Treating malaria, HIV, and other diseases in remote and economically depressed areas is a monumental challenge, but accessible testing methods must be in place before treatment can even begin. With half a million deaths per year from malaria alone, there is a desperate need to find an affordable, intuitive, and portable diagnosis solution. To address this, QuantuMDx is developing a handheld laboratory called the Q-POC that will analyze and diagnose diseases and drug resistance in resource limited areas.
The device requires no clean water or stable electricity to run, and provides results in fifteen minutes. Current tests can take several weeks, particularly in remote areas, and devises can cost upwards of $10,000. The Q-POC dramatically reduces the time required and the device is expected to cost around $750. Each test will then cost only $10-20, with hopes of further reductions as the project develops. Results can be stored and shared through a mobile data connection, which can then connect to a network to track the spread of diseases in real time.
To Boldly Go…
Operators of the device insert one of several cartridges specific to a disease. Each cartridge is pre-loaded with reagents and probes needed for each ailment. The cartridge system allows a single device to test for a wide range of diseases, with improvements planned for future models. In some cases, a single cartridge will test for multiple issues, and will also provide drug susceptibility information, which is crucial to fighting drug resistance and properly prescribing treatment. Currently the company is focusing on malaria, which requires only a small drop of blood to test for and can be treated properly if caught early.
Though it’s not quite the tricorder from Star Trek (though others are aiming for that), plans for future models are impressive.

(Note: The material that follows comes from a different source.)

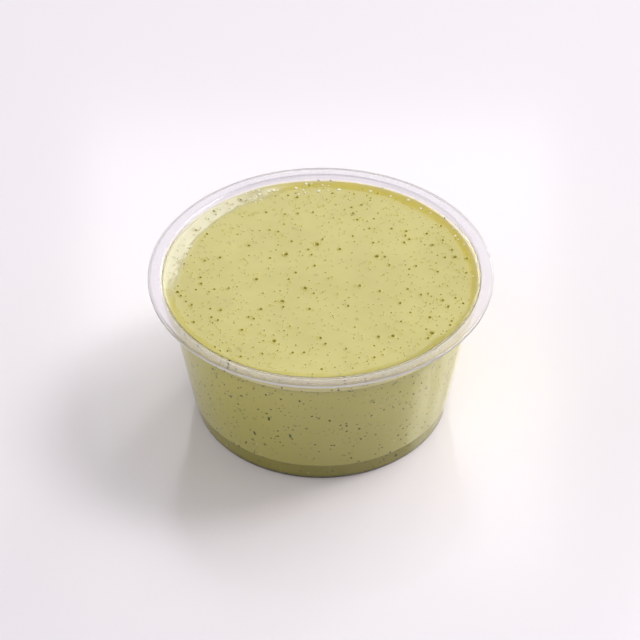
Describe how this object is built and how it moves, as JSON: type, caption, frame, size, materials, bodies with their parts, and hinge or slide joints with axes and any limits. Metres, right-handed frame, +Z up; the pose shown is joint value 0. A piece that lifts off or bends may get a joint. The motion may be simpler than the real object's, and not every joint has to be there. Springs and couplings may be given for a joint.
{
  "type": "clear portion cup of green herb sauce",
  "caption": "Small round clear plastic cup, tapered with a flat rim and a low foot, filled almost to the brim with smooth pale green herb sauce.",
  "frame": {"origin": "middle of the face that the cup stands on", "axes": "+Z up out of the cup's mouth, the cup is round about Z; -Y faces the viewer of the picture"},
  "size_m": [0.0738, 0.0738, 0.0351],
  "materials": {
    "clear_plastic": "clear, glossy, thin formed sheet",
    "green_sauce": "wet satin cream with fine herb flecks and tiny bubble pits"
  },
  "bodies": {
    "root": {"cup": "clear_plastic", "sauce": "green_sauce"}
  },
  "joints": []
}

The company says the device will eventually be able to diagnose early infant HIV, swine flu, hospital acquired infections (HAI), and a host of tropical diseases.
The device has not yet gone through extensive trials, so potential limitations are difficult to guess. Aside from the price of each test, which may still be restrictive in many situations, how the device is powered raises some concerns. The company has not yet fully explained their plans, but the device is expected to run on batteries. This will reduce run-time and add to the total cost of tests. Hopefully a solar or crank system can be implemented to future models to make the device truly off the grid.
The project is currently in the development and testing phase with plans for an Indiegogo crowdfunding campaign for further trials and development. No date has yet been announced for commercial release, but we’ll be watching the project closely as it develops.